Possiamo ben capire, quindi, il “perché” di tante turbolenze e “inquietudini” lungo la Senna: nel caso in cui il nuovo Governo non fosse in grado di “controllare” i conti (indipendentemente dal vincitore), il rischio è che non pochi potrebbero essere coloro che “molleranno” il debito francese (anche perché, in giro per l’Europa qualche “occasione di acquisto, parlando di titoli governativi, c’è: basti pensare, banalmente, ai nostri titoli o a quelli spagnoli, per citare 2 esempi di Paesi, come si diceva una volta, “too big to fail”, letteralmente “troppo grandi per fallire”). E se venisse meno la fiducia allora sì che si aprirebbero scenari ben poco “olimpici” per Parigi (a distanza di poche settimane dai giochi, con una vetrina internazionale che rischierebbe di diventare un boomerang devastante per Macron & c.).
Inizio settimana “trionfale” per Wall Street: ieri sera tutti gli indici hanno chiuso in territorio ampiamente positivo, a partire dal “solito” Nasdaq (+ 1,24%), seguito dallo S&P 500 (+ 0,8%, trentesimo record del 2024) e dal Dow Jones (+ 0,49%).
L’effetto “trascinamento” questa mattina si nota solo in parte sulle borse asiatiche.
Buoni segnali arrivano da Tokyo, dove il Nikkei fa segnare + 0,74%.
Shanghai limita il recupero allo 0,17%.
Rimane negativo, a Hong Kong, l’Hang Seng, in calo dello 0,34%.
Rialzi per Taiwan (+ 1%), sulla spinta di TSM (Taiwan Semiconductor Manufacturing, + 2,2%) e Sidney (+ 0,7%).
Apertura positiva anche per Mumbai (+ 0,3%).
Futures che confermano la voglia di riprendersi e un ritorno, anche se “controllato”, della fiducia.

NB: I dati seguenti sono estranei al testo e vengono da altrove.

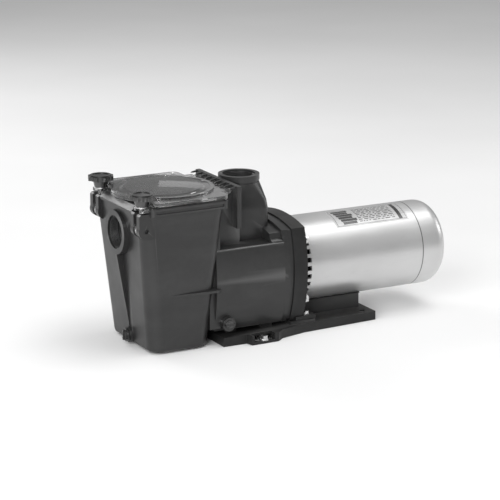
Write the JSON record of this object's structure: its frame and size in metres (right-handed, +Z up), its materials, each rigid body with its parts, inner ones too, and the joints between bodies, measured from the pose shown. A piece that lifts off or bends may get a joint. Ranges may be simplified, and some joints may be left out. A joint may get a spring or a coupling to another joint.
{
  "type": "pool pump",
  "caption": "Self-priming pool pump: strainer pot with a smoky lid held by two swing bolts with hand knobs, moulded volute with an upward discharge port, horizontal motor on a moulded base.",
  "frame": {"origin": "centre of the box round the part, on the floor under the base", "axes": "+X along the shaft from the suction port to the motor, +Z up, so +Y is on the left of someone at the motor who looks at the suction port's back, the far side from the side drain"},
  "size_m": [0.638, 0.224, 0.282],
  "materials": {
    "body_plastic": "fine-grained charcoal moulding, dark and slightly glossy on the edges",
    "cover_plastic": "smoky see-through plastic, glossy",
    "black_rubber": "matt black elastomer",
    "basket_plastic": "grey moulding, satin",
    "stainless": "stainless steel, turned or drawn",
    "knob_plastic": "black moulding with a soft sheen",
    "brass": "turned brass",
    "inner_plastic": "black glass-filled moulding",
    "diffuser_plastic": "light grey glass-filled moulding",
    "ring_plastic": "slippery wear-ring plastic",
    "seal_ceramic": "lapped white ceramic",
    "seal_carbon": "lapped carbon graphite",
    "base_plastic": "black moulding, fine grain",
    "motor_paint": "bright silver paint, glossy",
    "end_bell_casting": "die-cast aluminium, satin",
    "lamination_steel": "stacked steel sheet",
    "copper_wire": "varnished copper winding",
    "bearing_steel": "ground and polished steel",
    "capacitor_case": "black case",
    "board_phenolic": "brown phenolic board",
    "overload_case": "black thermoset case",
    "plate_foil": "printed foil, satin",
    "copper_lug": "bare copper"
  },
  "bodies": {
    "pump_frame": {"pump_housing": "body_plastic", "strainer_basket": "basket_plastic", "hinge_pins": "stainless", "housing_gasket": "black_rubber", "diffuser": "diffuser_plastic", "diffuser_gasket": "black_rubber", "diffuser_screws": "stainless", "impeller_ring": "ring_plastic", "seal_carbon": "seal_carbon", "seal_bellows": "black_rubber", "seal_spring": "stainless", "seal_cup": "stainless", "seal_plate": "inner_plastic", "motor_plate": "base_plastic", "housing_bolts": "stainless", "housing_bolt_washers": "stainless", "motor_screws": "stainless", "support_base": "base_plastic", "base_screws": "stainless", "foot_bolts": "stainless", "motor_pad": "black_rubber", "motor_shell": "motor_paint", "drive_end_bell": "motor_paint", "rear_end_bell": "end_bell_casting", "rear_cover": "motor_paint", "rear_cover_screws": "stainless", "through_bolts": "stainless", "stator_core": "lamination_steel", "stator_windings": "copper_wire", "bearing_outer_rings": "bearing_steel", "wave_washer": "stainless", "capacitor": "capacitor_case", "capacitor_clamp": "stainless", "terminal_board": "board_phenolic", "thermal_overload": "overload_case", "nameplate": "plate_foil", "bonding_lug": "copper_lug"},
    "cover": {"strainer_cover": "cover_plastic", "cover_o_ring": "black_rubber"},
    "swing_left": {"swing_bolt_left": "stainless"},
    "swing_right": {"swing_bolt_right": "stainless"},
    "washer_left": {"knob_washer_left": "stainless"},
    "washer_right": {"knob_washer_right": "stainless"},
    "knob_left": {"hand_knob_left": "knob_plastic", "knob_insert_left": "brass"},
    "knob_right": {"hand_knob_right": "knob_plastic", "knob_insert_right": "brass"},
    "gasket_front": {"drain_gasket_front": "black_rubber"},
    "gasket_side": {"drain_gasket_side": "black_rubber"},
    "plug_front": {"drain_plug_front": "knob_plastic"},
    "plug_side": {"drain_plug_side": "knob_plastic"},
    "rotor": {"impeller": "inner_plastic", "seal_seat": "seal_ceramic", "seal_seat_cup": "black_rubber", "shaft_slinger": "black_rubber", "motor_shaft": "bearing_steel", "rotor_core": "lamination_steel", "cooling_fan": "inner_plastic", "bearing_inner_rings": "bearing_steel"},
    "ball_sets": {"bearing_ball_sets": "bearing_steel"}
  },
  "joints": [
    {"name": "shaft_spin", "type": "hinge", "parent": "pump_frame", "child": "rotor", "pos_m": [0, 0, 0.111], "axis": [1, 0, 0], "continuous": true},
    {"name": "ball_orbit", "type": "hinge", "parent": "pump_frame", "child": "ball_sets", "pos_m": [0, 0, 0.111], "axis": [1, 0, 0], "continuous": true},
    {"name": "swing_bolt_left_tilt", "type": "hinge", "parent": "pump_frame", "child": "swing_left", "pos_m": [-0.296, 0.082, 0.221], "axis": [0, -1, 0], "range_deg": [0, 110]},
    {"name": "knob_left_travel", "type": "slide", "parent": "swing_left", "child": "washer_left", "axis": [0, 0, 1], "range_m": [0, 0.0142]},
    {"name": "knob_left_turn", "type": "hinge", "parent": "washer_left", "child": "knob_left", "pos_m": [-0.296, 0.082, 0.221], "axis": [0, 0, 1], "range_deg": [0, 3228]},
    {"name": "swing_bolt_right_tilt", "type": "hinge", "parent": "pump_frame", "child": "swing_right", "pos_m": [-0.296, -0.082, 0.221], "axis": [0, -1, 0], "range_deg": [0, 110]},
    {"name": "knob_right_travel", "type": "slide", "parent": "swing_right", "child": "washer_right", "axis": [0, 0, 1], "range_m": [0, 0.0142]},
    {"name": "knob_right_turn", "type": "hinge", "parent": "washer_right", "child": "knob_right", "pos_m": [-0.296, -0.082, 0.221], "axis": [0, 0, 1], "range_deg": [0, 3228]},
    {"name": "cover_tilt", "type": "hinge", "parent": "pump_frame", "child": "cover", "pos_m": [-0.123, 0, 0.264], "axis": [0, 1, 0], "range_deg": [0, 4.3]},
    {"name": "drain_plug_front_travel", "type": "slide", "parent": "pump_frame", "child": "gasket_front", "axis": [-1, 0, 0], "range_m": [0, 0.014]},
    {"name": "drain_plug_front_turn", "type": "hinge", "parent": "gasket_front", "child": "plug_front", "pos_m": [-0.287, 0, 0.017], "axis": [-1, 0, 0], "range_deg": [0, 3583]},
    {"name": "drain_plug_side_travel", "type": "slide", "parent": "pump_frame", "child": "gasket_side", "axis": [0, -1, 0], "range_m": [0, 0.014]},
    {"name": "drain_plug_side_turn", "type": "hinge", "parent": "gasket_side", "child": "plug_side", "pos_m": [-0.14, -0.09, 0.038], "axis": [0, -1, 0], "range_deg": [0, 3583]}
  ],
  "couplings": [
    {"joint": "ball_orbit", "follows": "shaft_spin", "ratio": 0.3817},
    {"joint": "knob_left_turn", "follows": "knob_left_travel", "rad_per_m": 3957.9},
    {"joint": "knob_right_travel", "follows": "knob_left_travel", "ratio": 1},
    {"joint": "knob_right_turn", "follows": "knob_left_travel", "rad_per_m": 3957.9},
    {"joint": "cover_tilt", "follows": "knob_left_travel", "rad_per_m": 5.2},
    {"joint": "drain_plug_front_turn", "follows": "drain_plug_front_travel", "rad_per_m": 4456.2},
    {"joint": "drain_plug_side_turn", "follows": "drain_plug_side_travel", "rad_per_m": 4456.2}
  ]
}
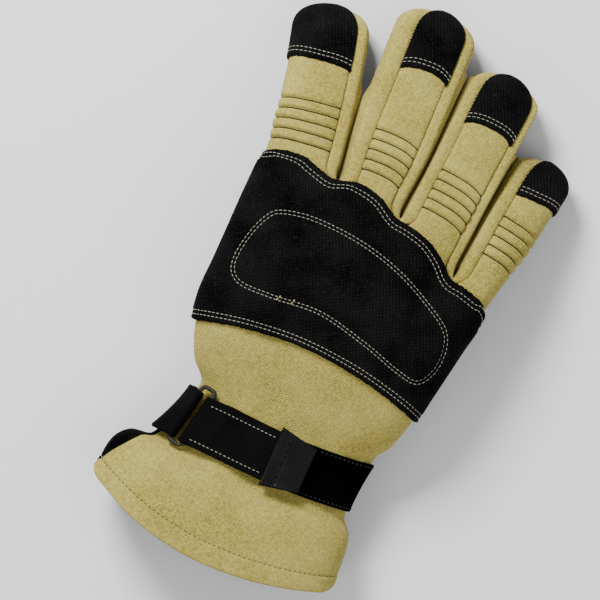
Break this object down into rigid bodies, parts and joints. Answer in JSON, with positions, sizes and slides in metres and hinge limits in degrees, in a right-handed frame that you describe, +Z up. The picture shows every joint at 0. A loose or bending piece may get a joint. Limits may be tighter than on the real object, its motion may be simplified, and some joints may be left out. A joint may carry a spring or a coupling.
{
  "type": "firefighter glove",
  "caption": "Right-hand structural firefighting glove lying palm down: tan cloth shell, black padded knuckle guard, finger caps and palm, wrist strap with ring and pull tab",
  "frame": {"origin": "centre of the glove's footprint, on the surface that it lies on", "axes": "+Z is up out of the back of the hand, +Y runs from the cuff to the fingertips, +X is towards the little finger"},
  "size_m": [0.1746, 0.3256, 0.0631],
  "materials": {
    "shell_cloth": "tan aramid twill",
    "black_knit": "black napped knit",
    "webbing": "black woven webbing",
    "olive_metal": "olive coated steel",
    "dark_rubber": "dark grey rubber"
  },
  "bodies": {
    "root": {"back_panel": "shell_cloth", "fourchette_index_middle": "shell_cloth", "fourchette_middle_ring": "shell_cloth", "fourchette_ring_little": "shell_cloth", "palm_panel": "black_knit", "finger_back_index": "shell_cloth", "finger_back_middle": "shell_cloth", "finger_back_ring": "shell_cloth", "finger_back_little": "shell_cloth", "finger_front_index": "black_knit", "finger_front_middle": "black_knit", "finger_front_ring": "black_knit", "finger_front_little": "black_knit", "thumb_face": "black_knit", "thumb_side": "shell_cloth", "cuff_back": "shell_cloth", "cuff_palm": "black_knit", "knuckle_guard": "black_knit", "cap_index": "black_knit", "cap_middle": "black_knit", "cap_ring": "black_knit", "cap_little": "black_knit", "wrist_strap": "webbing", "anchor_loop": "webbing", "strap_ring": "olive_metal", "pull_tab": "dark_rubber"}
  },
  "joints": []
}
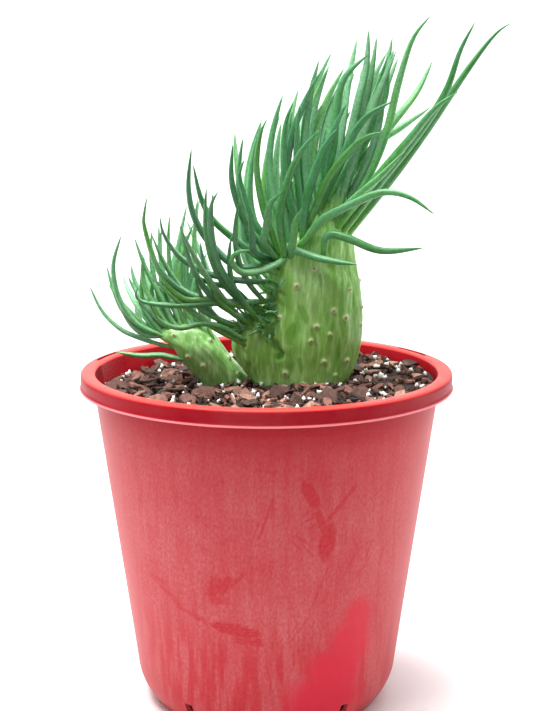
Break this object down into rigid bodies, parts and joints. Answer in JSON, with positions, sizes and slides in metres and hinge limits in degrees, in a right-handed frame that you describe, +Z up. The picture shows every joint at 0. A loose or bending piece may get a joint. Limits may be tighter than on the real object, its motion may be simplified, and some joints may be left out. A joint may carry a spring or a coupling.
{
  "type": "potted chalk sticks",
  "caption": "Crested chalk sticks with finger-like green leaves on two fan-shaped stems, growing in bark mix in a round red plastic nursery pot.",
  "frame": {"origin": "centre of the pot's foot, on the surface it stands on", "axes": "+Z up along the pot's axis, +X toward the tall leaves, -Y toward the viewer of the picture"},
  "size_m": [0.2284, 0.2008, 0.37],
  "materials": {
    "pot": "dusty satin red plastic",
    "mix": "rough bark chips with white perlite",
    "plant": "waxy pale green succulent skin"
  },
  "bodies": {
    "root": {"nursery_pot": "pot", "potting_mix": "mix", "main_crest": "plant", "side_crest": "plant"}
  },
  "joints": []
}
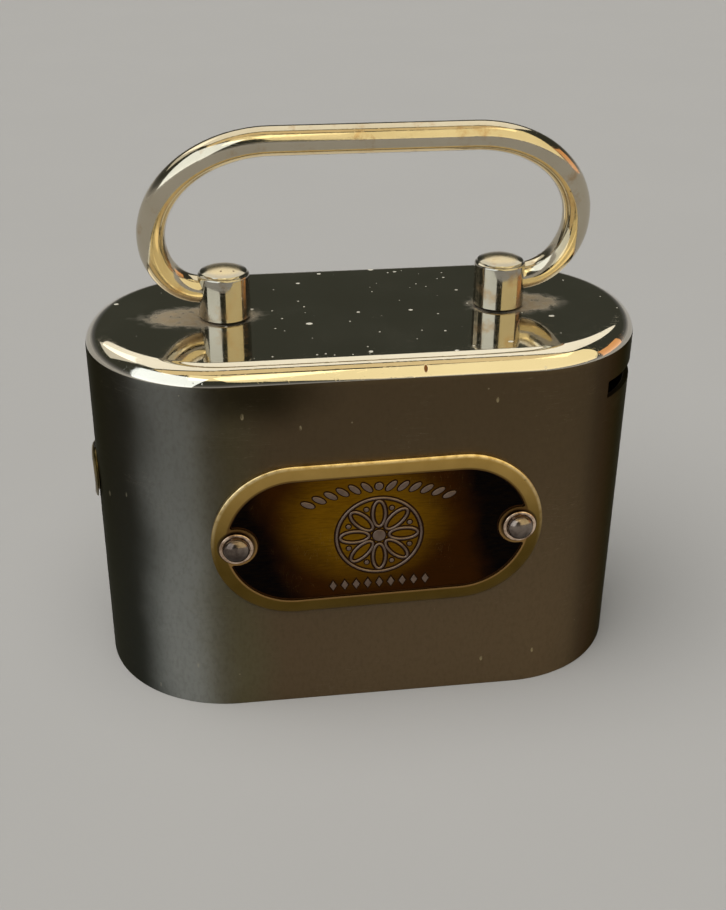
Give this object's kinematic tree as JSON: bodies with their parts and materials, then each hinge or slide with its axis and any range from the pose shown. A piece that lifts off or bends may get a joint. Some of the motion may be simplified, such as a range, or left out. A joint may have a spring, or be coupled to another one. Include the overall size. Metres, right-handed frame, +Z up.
{
  "type": "oval metal savings bank with bail handle",
  "caption": "Oval plated metal coin bank with a swinging bail handle, riveted brass plate, end coin slot, note hole and hinged locking base.",
  "frame": {"origin": "bottom centre of the object's box, on the face it stands on; the case's own middle plane is 1.7 mm behind it, because the plate and its rivets stand proud of the front", "axes": "+Z up, +X to the coin-slot end, -X to the note-hole end, -Y the side with the plate, +Y the plain back"},
  "size_m": [0.1008, 0.0514, 0.105],
  "materials": {
    "case_nickel": "satin-brushed wall with a mirror top and rim, worn nickel plating",
    "bright_nickel": "polished nickel, lightly pitted and tarnished",
    "plate_brass": "brass border round a brown lacquered field that darkens to black at the ends",
    "rivet_steel": "tarnished domed steel",
    "ring_copper": "coppery, worn bright on its edge",
    "eyelet_brass": "dull brass",
    "lock_brass": "dull brass",
    "base_steel": "satin nickel-plated sheet, scuffed",
    "inner_steel": "zinc-plated sheet and fasteners",
    "spring_steel": "blued spring wire"
  },
  "bodies": {
    "case": {"body_shell": "case_nickel", "left_post": "bright_nickel", "right_post": "bright_nickel", "left_post_washer": "inner_steel", "right_post_washer": "inner_steel", "left_post_nut": "inner_steel", "right_post_nut": "inner_steel", "name_plate": "plate_brass", "left_plate_rivet": "rivet_steel", "right_plate_rivet": "rivet_steel", "left_rivet_ring": "ring_copper", "right_rivet_ring": "ring_copper", "left_rivet_burr": "ring_copper", "right_rivet_burr": "ring_copper", "coin_guard": "inner_steel", "coin_flap_pin": "inner_steel", "coin_flap_spring": "spring_steel", "note_eyelet": "eyelet_brass", "note_guard": "inner_steel", "base_ledge": "inner_steel", "base_end_plate": "base_steel", "hinge_pin": "inner_steel"},
    "handle": {"handle_bail": "bright_nickel"},
    "slot_flap": {"coin_flap": "inner_steel"},
    "lid": {"base_lid": "base_steel", "lock_barrel": "lock_brass", "lock_case": "inner_steel", "lock_left_screw": "inner_steel", "lock_right_screw": "inner_steel"},
    "plug": {"lock_plug": "lock_brass", "lock_cam": "inner_steel"},
    "bolt": {"lock_bolt": "inner_steel"}
  },
  "joints": [
    {"name": "handle_swing", "type": "hinge", "parent": "case", "child": "handle", "pos_m": [0, 0.00168, 0.0739], "axis": [1, 0, 0], "range_deg": [-117.5, 77.5]},
    {"name": "slot_flap_hinge", "type": "hinge", "parent": "case", "child": "slot_flap", "pos_m": [0.033, 0.00168, 0.0624], "axis": [0, 1, 0], "range_deg": [0, 65], "stiffness_Nm_per_rad": 0.002, "springref_deg": -17.19, "deforming": ["coin_flap_spring"]},
    {"name": "lid_hinge", "type": "hinge", "parent": "case", "child": "lid", "pos_m": [-0.042, 0.00168, 0.0017], "axis": [0, 1, 0], "range_deg": [0, 105]},
    {"name": "lock_turn", "type": "hinge", "parent": "lid", "child": "plug", "pos_m": [0.028, 0.00168, 0.0025], "axis": [0, 0, 1], "range_deg": [0, 90]},
    {"name": "bolt_slide", "type": "slide", "parent": "lid", "child": "bolt", "axis": [1, 0, 0], "range_m": [0, 0.00396]}
  ],
  "couplings": [
    {"joint": "lock_turn", "follows": "bolt_slide", "rad_per_m": 396.66}
  ]
}
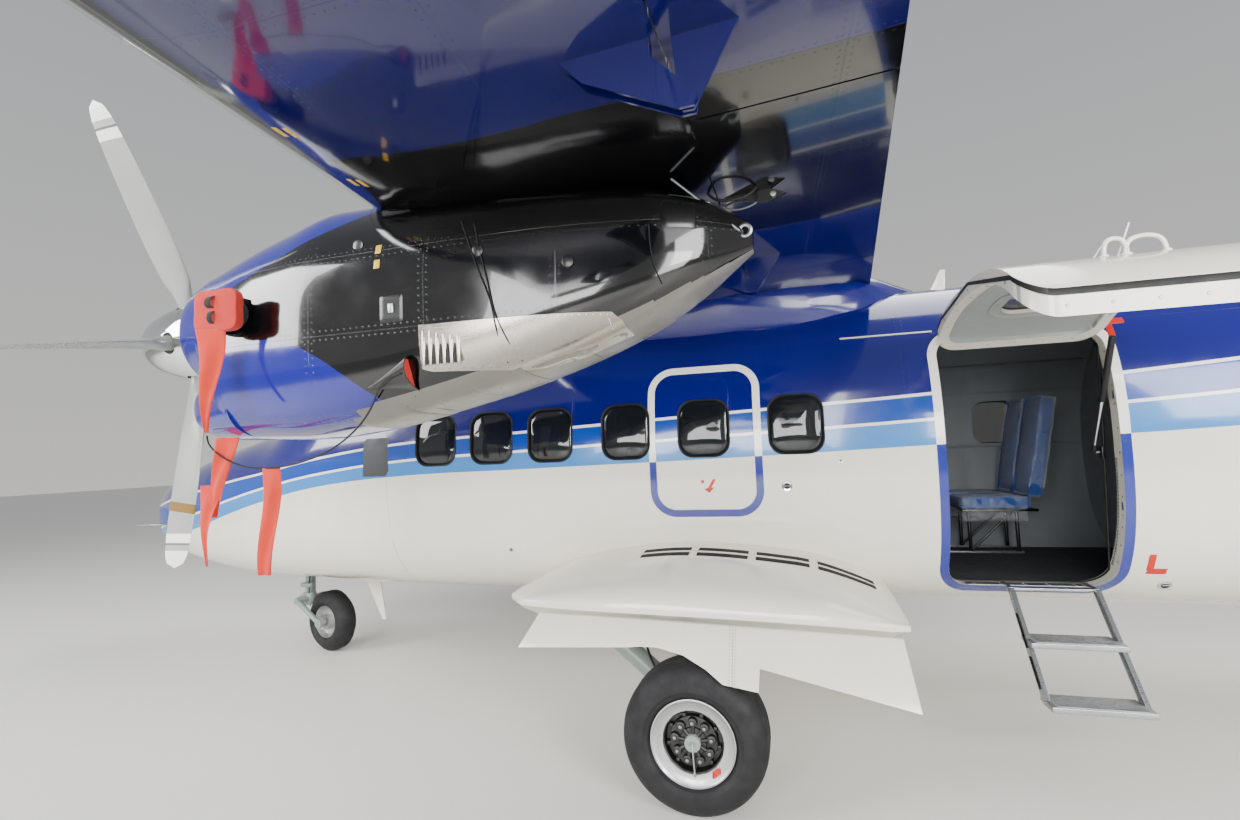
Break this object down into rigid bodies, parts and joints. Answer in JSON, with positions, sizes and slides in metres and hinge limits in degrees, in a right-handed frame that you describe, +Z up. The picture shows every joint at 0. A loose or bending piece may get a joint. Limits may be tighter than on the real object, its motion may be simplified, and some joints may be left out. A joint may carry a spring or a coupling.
{
  "type": "turboprop airliner",
  "caption": "Twin-engined high-wing turboprop airliner parked on its gear, with turning wheels and propellers, hinged entry door, steering and flight controls.",
  "frame": {"origin": "centre of the bounding box on the ground, z = 0 where the tyres stand", "axes": "+X aft, with the nose at -X; +Y to starboard along the span; +Z up"},
  "size_m": [14.42, 19.98, 5.83],
  "materials": {
    "bare_aluminium": "satin",
    "black_skin": "gloss",
    "blade_metal": "satin",
    "engine_steel": "satin",
    "fabric_covered_surface": "gloss",
    "floor_grey": "matte",
    "gear_steel": "satin",
    "glass": "gloss",
    "lining_grey": "matte",
    "navy_skin": "gloss",
    "red_cover": "matte",
    "rim_alloy": "satin",
    "seat_fabric": "matte",
    "spinner_chrome": "polished",
    "strut_black": "satin",
    "tyre": "matte",
    "white_skin": "gloss"
  },
  "bodies": {
    "airframe": {"port_wing": "navy_skin", "starboard_wing": "navy_skin", "port_tip_tank": "white_skin", "starboard_tip_tank": "white_skin", "cabin_shell": "white_skin", "port_emergency_exit": "white_skin", "starboard_emergency_exit": "white_skin", "port_window_panes": "glass", "starboard_window_panes": "glass", "nose_cone": "white_skin", "cockpit_shell": "white_skin", "cockpit_glazing": "glass", "rear_fuselage": "white_skin", "cabin_floor": "floor_grey", "cockpit_bulkhead": "lining_grey", "rear_bulkhead": "lining_grey", "cockpit_deck": "floor_grey", "cabin_seats": "seat_fabric", "pilot_seats": "seat_fabric", "boarding_steps": "bare_aluminium", "wing_fairing": "navy_skin", "tailplane": "white_skin", "fin": "navy_skin", "port_nacelle": "black_skin", "starboard_nacelle": "black_skin", "port_engine": "engine_steel", "starboard_engine": "engine_steel", "port_exhaust_cover": "red_cover", "starboard_exhaust_cover": "red_cover", "port_sponson": "white_skin", "starboard_sponson": "white_skin", "port_gear_panel": "white_skin", "starboard_gear_panel": "white_skin", "port_main_leg": "gear_steel", "starboard_main_leg": "gear_steel", "nose_leg": "gear_steel", "belly_aerial": "white_skin", "roof_aerial": "white_skin"},
    "port_main_wheel": {"port_main_tyre": "tyre", "port_main_rim": "rim_alloy"},
    "starboard_main_wheel": {"starboard_main_tyre": "tyre", "starboard_main_rim": "rim_alloy"},
    "nose_fork": {"nose_fork": "gear_steel"},
    "nose_wheel": {"nose_tyre": "tyre", "nose_rim": "rim_alloy"},
    "port_propeller": {"port_propeller_blades": "blade_metal", "port_spinner": "spinner_chrome"},
    "starboard_propeller": {"starboard_propeller_blades": "blade_metal", "starboard_spinner": "spinner_chrome"},
    "entry_door": {"entry_door": "white_skin", "door_window": "glass"},
    "door_strut_tube": {"door_strut_tube": "strut_black"},
    "door_strut_rod": {"door_strut_rod": "gear_steel"},
    "rudder": {"rudder": "fabric_covered_surface"},
    "port_elevator": {"port_elevator": "fabric_covered_surface"},
    "starboard_elevator": {"starboard_elevator": "fabric_covered_surface"},
    "port_aileron": {"port_aileron": "fabric_covered_surface"},
    "starboard_aileron": {"starboard_aileron": "fabric_covered_surface"},
    "port_flap": {"port_flap": "navy_skin"},
    "starboard_flap": {"starboard_flap": "navy_skin"}
  },
  "joints": [
    {"name": "port_wheel_spin", "type": "hinge", "parent": "airframe", "child": "port_main_wheel", "pos_m": [-1.46, -1.825, 0.35], "axis": [0, 1, 0], "continuous": true},
    {"name": "starboard_wheel_spin", "type": "hinge", "parent": "airframe", "child": "starboard_main_wheel", "pos_m": [-1.46, 1.825, 0.35], "axis": [0, 1, 0], "continuous": true},
    {"name": "nose_steering", "type": "hinge", "parent": "airframe", "child": "nose_fork", "pos_m": [-5.4462, 0, 0.5], "axis": [0, 0, 1], "range_deg": [-36, 64]},
    {"name": "nose_wheel_spin", "type": "hinge", "parent": "nose_fork", "child": "nose_wheel", "pos_m": [-5.126, -0.07983, 0.268], "axis": [0.2419, 0.9703, 0], "continuous": true},
    {"name": "port_propeller_spin", "type": "hinge", "parent": "airframe", "child": "port_propeller", "pos_m": [-3.87, -2.41, 2.38], "axis": [1, 0, 0], "continuous": true},
    {"name": "starboard_propeller_spin", "type": "hinge", "parent": "airframe", "child": "starboard_propeller", "pos_m": [-3.87, 2.41, 2.38], "axis": [1, 0, 0], "continuous": true},
    {"name": "entry_door_swing", "type": "hinge", "parent": "airframe", "child": "entry_door", "pos_m": [0.3175, -0.908, 2.308], "axis": [1, 0, 0], "range_deg": [0, 92]},
    {"name": "door_strut_turn", "type": "hinge", "parent": "entry_door", "child": "door_strut_tube", "pos_m": [0.69, -1.158, 2.238], "axis": [1, 0, 0], "range_deg": [-120.8, 0]},
    {"name": "door_strut_slide", "type": "slide", "parent": "door_strut_tube", "child": "door_strut_rod", "axis": [0, 0.4632, -0.8863], "range_m": [-0.2587, 0]},
    {"name": "rudder_swing", "type": "hinge", "parent": "airframe", "child": "rudder", "pos_m": [5.79495, 0, 2.76], "axis": [0.2418, 0, 0.9703], "range_deg": [-20, 20]},
    {"name": "port_elevator_swing", "type": "hinge", "parent": "airframe", "child": "port_elevator", "pos_m": [5.60956, -3.3, 3.52519], "axis": [0.0051, 0.9925, -0.1219], "range_deg": [-30, 14]},
    {"name": "starboard_elevator_swing", "type": "hinge", "parent": "airframe", "child": "starboard_elevator", "pos_m": [5.62563, 0.15, 3.13842], "axis": [-0.0051, 0.9925, 0.1219], "range_deg": [-30, 14]},
    {"name": "port_aileron_swing", "type": "hinge", "parent": "airframe", "child": "port_aileron", "pos_m": [-1.367, -9.26, 3.10126], "axis": [0.0429, 0.9986, -0.0297], "range_deg": [-20, 20]},
    {"name": "starboard_aileron_swing", "type": "hinge", "parent": "airframe", "child": "starboard_aileron", "pos_m": [-1.23779, 6.25, 3.01175], "axis": [-0.0429, 0.9986, 0.0297], "range_deg": [-20, 20]},
    {"name": "port_flap_swing", "type": "hinge", "parent": "airframe", "child": "port_flap", "pos_m": [-1.085, -1.15, 2.575], "axis": [0.03, 0.9991, -0.0305], "range_deg": [0, 42]},
    {"name": "starboard_flap_swing", "type": "hinge", "parent": "airframe", "child": "starboard_flap", "pos_m": [-1.085, 1.15, 2.575], "axis": [-0.03, 0.9991, 0.0305], "range_deg": [0, 42]}
  ],
  "couplings": [
    {"joint": "door_strut_turn", "follows": "entry_door_swing", "ratio": -1.308},
    {"joint": "door_strut_slide", "follows": "entry_door_swing", "m_per_rad": -0.15986},
    {"joint": "starboard_elevator_swing", "follows": "port_elevator_swing", "ratio": 1},
    {"joint": "starboard_aileron_swing", "follows": "port_aileron_swing", "ratio": -1},
    {"joint": "starboard_flap_swing", "follows": "port_flap_swing", "ratio": 1}
  ]
}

Fiducia che ha riportato verso l’alto le quotazioni del petrolio, con il WTI tornato verso gli 80$ (79,63, anche se questa mattina è in leggero calo, – 0,23%).
Gas naturale Usa a $ 2,816.
Oro a $ 2.336.
Bund “prezzato” a 152,2 questa mattina, con il BTP a 3,93%.
Bund 2,41%.
Treasury 4,26%.
€/$ a 1,0725.
Bitcoin che non ne vuol sapere di risalire, rimanendo nella “palude” dei $ 65.000 (65.676).
Buona giornata e grazie, come sempre, per l’attenzione.
Ps: possiamo ben dire che le “magnifiche 7” hanno lasciato spazio alle “splendide 3”. Oramai Microsoft, Apple e Nvidia fanno, infatti, corsa a sé, con una capitalizzazione che ha, per ciascuna di loro, superato, e non di poco, i $ 3.000 MD: nell’ordine $ 3.289, $ 3.259, $ 3.244. Da sole, cioè, valgono circa 1/3 del PIL americano. Ma la cosa che stupisce (e che, sotto certi aspetti, “rassicura” i mercati) è che continuano a “macinare” utili che fanno felici gli azionisti (e che allontanano, secondo molti, l’effetto “bolla”).